Version

    Libraries Needed for Hadoop

    Hadoop components need to have Hadoop libraries accessible from CloverDX. The libraries are needed by HadoopReader, HadoopWriter, ExecuteMapReduce, HDFS and Hive.

    The Hadoop libraries are necessary to establish a Hadoop connection, see Hadoop connection.

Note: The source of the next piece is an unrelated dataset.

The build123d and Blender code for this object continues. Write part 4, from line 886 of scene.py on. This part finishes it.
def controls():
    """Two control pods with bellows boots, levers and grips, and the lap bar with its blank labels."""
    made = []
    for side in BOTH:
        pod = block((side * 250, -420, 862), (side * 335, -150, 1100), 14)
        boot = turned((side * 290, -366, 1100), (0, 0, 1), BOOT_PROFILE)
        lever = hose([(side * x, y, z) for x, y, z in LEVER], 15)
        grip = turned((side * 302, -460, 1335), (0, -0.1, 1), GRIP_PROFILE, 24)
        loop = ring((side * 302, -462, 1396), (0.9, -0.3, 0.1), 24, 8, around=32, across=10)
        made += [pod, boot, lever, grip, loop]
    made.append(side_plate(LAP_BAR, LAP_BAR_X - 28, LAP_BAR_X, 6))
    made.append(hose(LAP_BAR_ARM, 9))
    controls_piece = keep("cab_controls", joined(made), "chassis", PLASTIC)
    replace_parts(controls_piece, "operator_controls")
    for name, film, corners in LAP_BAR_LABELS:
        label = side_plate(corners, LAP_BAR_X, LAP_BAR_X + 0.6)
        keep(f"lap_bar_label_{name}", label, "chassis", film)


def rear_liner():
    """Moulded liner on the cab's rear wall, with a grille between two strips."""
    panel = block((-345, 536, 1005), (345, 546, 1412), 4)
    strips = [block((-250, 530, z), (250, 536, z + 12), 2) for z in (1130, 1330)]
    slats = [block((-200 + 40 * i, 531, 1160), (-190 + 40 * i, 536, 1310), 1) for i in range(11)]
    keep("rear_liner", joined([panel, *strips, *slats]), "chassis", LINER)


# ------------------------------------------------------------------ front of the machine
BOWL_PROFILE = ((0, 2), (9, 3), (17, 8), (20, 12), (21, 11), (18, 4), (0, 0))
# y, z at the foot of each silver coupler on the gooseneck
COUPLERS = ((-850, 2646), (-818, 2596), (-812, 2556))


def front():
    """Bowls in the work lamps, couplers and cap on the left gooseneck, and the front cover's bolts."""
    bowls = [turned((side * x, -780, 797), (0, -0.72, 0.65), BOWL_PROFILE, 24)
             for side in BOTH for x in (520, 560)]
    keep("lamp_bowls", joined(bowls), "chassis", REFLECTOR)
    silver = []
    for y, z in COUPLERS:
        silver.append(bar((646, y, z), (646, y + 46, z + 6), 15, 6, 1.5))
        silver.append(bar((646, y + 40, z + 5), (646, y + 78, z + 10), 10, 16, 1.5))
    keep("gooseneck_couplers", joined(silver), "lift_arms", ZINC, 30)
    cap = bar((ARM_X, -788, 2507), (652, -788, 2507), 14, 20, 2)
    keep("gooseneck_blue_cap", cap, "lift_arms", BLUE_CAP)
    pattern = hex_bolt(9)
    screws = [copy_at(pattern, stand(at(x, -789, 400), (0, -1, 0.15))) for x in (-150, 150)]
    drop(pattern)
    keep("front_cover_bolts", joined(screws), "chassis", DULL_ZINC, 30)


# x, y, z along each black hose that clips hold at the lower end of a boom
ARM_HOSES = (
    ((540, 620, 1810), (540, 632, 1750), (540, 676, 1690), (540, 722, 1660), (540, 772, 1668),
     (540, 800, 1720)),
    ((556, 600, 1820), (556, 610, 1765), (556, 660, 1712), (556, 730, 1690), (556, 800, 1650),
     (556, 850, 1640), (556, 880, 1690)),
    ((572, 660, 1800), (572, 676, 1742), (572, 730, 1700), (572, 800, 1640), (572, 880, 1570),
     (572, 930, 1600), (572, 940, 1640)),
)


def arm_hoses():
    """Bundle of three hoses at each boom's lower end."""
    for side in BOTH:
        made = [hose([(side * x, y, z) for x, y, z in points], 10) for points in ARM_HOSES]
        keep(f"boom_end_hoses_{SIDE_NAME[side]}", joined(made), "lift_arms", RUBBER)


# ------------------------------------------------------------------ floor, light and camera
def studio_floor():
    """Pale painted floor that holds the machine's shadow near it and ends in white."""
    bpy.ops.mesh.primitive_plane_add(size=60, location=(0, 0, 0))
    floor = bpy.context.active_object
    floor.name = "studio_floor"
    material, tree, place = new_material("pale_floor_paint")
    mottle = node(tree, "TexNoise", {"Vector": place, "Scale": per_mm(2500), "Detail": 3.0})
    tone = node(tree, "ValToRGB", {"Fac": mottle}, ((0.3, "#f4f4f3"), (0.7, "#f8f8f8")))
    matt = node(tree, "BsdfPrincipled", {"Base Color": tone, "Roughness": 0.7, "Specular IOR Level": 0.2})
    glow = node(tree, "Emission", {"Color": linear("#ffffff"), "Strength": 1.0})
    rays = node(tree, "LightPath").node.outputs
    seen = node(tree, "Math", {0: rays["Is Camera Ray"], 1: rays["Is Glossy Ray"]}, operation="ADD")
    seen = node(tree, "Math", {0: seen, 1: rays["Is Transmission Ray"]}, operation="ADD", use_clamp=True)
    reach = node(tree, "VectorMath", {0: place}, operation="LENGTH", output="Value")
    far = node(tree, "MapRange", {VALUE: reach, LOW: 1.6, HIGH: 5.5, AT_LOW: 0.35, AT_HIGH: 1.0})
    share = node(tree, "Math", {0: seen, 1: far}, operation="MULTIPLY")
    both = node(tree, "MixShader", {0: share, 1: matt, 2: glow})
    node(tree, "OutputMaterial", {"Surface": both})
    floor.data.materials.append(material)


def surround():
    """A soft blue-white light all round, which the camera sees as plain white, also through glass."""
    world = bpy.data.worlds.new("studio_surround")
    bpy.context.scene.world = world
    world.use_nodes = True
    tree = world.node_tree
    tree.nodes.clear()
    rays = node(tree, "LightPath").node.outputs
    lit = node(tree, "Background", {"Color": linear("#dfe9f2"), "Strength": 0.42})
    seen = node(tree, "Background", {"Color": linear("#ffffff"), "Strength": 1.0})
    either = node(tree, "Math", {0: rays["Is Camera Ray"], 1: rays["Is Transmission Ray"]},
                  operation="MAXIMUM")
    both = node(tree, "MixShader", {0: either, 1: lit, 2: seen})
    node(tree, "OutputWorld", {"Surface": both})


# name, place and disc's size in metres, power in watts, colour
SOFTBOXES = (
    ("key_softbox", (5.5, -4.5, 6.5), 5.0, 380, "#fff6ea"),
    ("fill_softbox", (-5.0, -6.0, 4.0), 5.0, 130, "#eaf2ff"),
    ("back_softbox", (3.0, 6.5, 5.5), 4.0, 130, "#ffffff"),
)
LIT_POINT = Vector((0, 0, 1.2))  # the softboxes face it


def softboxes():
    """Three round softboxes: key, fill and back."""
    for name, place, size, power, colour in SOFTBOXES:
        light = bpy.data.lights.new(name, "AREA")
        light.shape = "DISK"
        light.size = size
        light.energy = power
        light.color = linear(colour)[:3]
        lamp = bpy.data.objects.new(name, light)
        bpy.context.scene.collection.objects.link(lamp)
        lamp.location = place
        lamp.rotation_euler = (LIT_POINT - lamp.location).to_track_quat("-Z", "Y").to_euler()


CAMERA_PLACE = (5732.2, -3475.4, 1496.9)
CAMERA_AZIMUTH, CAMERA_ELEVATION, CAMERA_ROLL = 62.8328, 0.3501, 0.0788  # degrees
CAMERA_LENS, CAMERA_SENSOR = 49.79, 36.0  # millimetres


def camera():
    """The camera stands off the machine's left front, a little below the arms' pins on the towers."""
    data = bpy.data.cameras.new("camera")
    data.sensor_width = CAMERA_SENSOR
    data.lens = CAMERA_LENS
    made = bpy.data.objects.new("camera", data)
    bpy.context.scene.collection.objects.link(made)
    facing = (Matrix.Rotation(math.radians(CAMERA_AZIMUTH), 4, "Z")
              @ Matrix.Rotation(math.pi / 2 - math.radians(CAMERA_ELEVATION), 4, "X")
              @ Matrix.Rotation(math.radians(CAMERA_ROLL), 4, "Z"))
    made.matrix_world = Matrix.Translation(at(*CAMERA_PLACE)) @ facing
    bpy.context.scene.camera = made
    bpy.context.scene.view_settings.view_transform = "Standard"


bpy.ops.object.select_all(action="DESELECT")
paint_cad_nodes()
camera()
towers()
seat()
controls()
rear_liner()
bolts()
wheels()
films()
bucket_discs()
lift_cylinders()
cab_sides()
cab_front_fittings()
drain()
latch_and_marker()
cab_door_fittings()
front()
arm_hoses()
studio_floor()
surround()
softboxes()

    The officially supported version of Hadoop is Cloudera 5 version 5.6.0. Other versions close to this one might work, but the compatibility is not guaranteed.

    Cloudera 5

    The below mentioned libraries are needed for the connection to Cloudera 5.

    Common libraries
    • hadoop-common-2.6.0-cdh5.6.0.jar

    • hadoop-auth-2.6.0-cdh5.6.0.jar

    • guava-15.0.jar

    • avro-1.7.6-cdh5.6.0.jar

    • htrace-core4-4.0.1-incubating.jar

    • servlet-api-3.0.jar

    HDFS
    • hadoop-hdfs-2.6.0-cdh5.6.0.jar

    • protobuf-java-2.5.0.jar

    MapReduce
    • hadoop-annotations-2.6.0-cdh5.6.0.jar

    • hadoop-mapreduce-client-app-2.6.0-cdh5.6.0.jar

    • hadoop-mapreduce-client-common-2.6.0-cdh5.6.0.jar

    • hadoop-mapreduce-client-core-2.6.0-cdh5.6.0.jar

    • hadoop-mapreduce-client-hs-2.6.0-cdh5.6.0.jar

    • hadoop-mapreduce-client-jobclient-2.6.0-cdh5.6.0.jar

    • hadoop-mapreduce-client-shuffle-2.6.0-cdh5.6.0.jar

    • jackson-core-asl-1.9.2.jar

    • jackson-mapper-asl-1.9.12.jar

    • hadoop-yarn-api-2.6.0-cdh5.6.0.jar

    • hadoop-yarn-client-2.6.0-cdh5.6.0.jar

    • hadoop-yarn-common-2.6.0-cdh5.6.0.jar

    Hive
    • hive-jdbc-1.1.0-cdh5.6.0.jar

    • hive-exec-1.1.0-cdh5.6.0.jar

    • hive-metastore-1.1.0-cdh5.6.0.jar

    • hive-service-1.1.0-cdh5.6.0.jar

    • libfb303-0.9.2.jar

    • slf4j-api-1.7.5.jar

    • slf4j-log4j12-1.7.5.jar

    The libraries can be found in your CDH installation or in a package downloaded from Cloudera.

    CDH installation

    Required libraries from CDH reside in the directories from the following list.

    • /usr/lib/hadoop

    • /usr/lib/hadoop-hdfs

    • /usr/lib/hadoop-mapreduce

    • /usr/lib/hadoop-yarn

    • + 3rd party libraries are located in lib subdirectories

    Package downloaded from Cloudera

    The files can be found also in a package downloaded from Cloudera on the following locations.

    • share/hadoop/common

    • share/hadoop/hdfs

    • share/hadoop/mapreduce2

    • share/hadoop/yarn

    • + lib subdirectories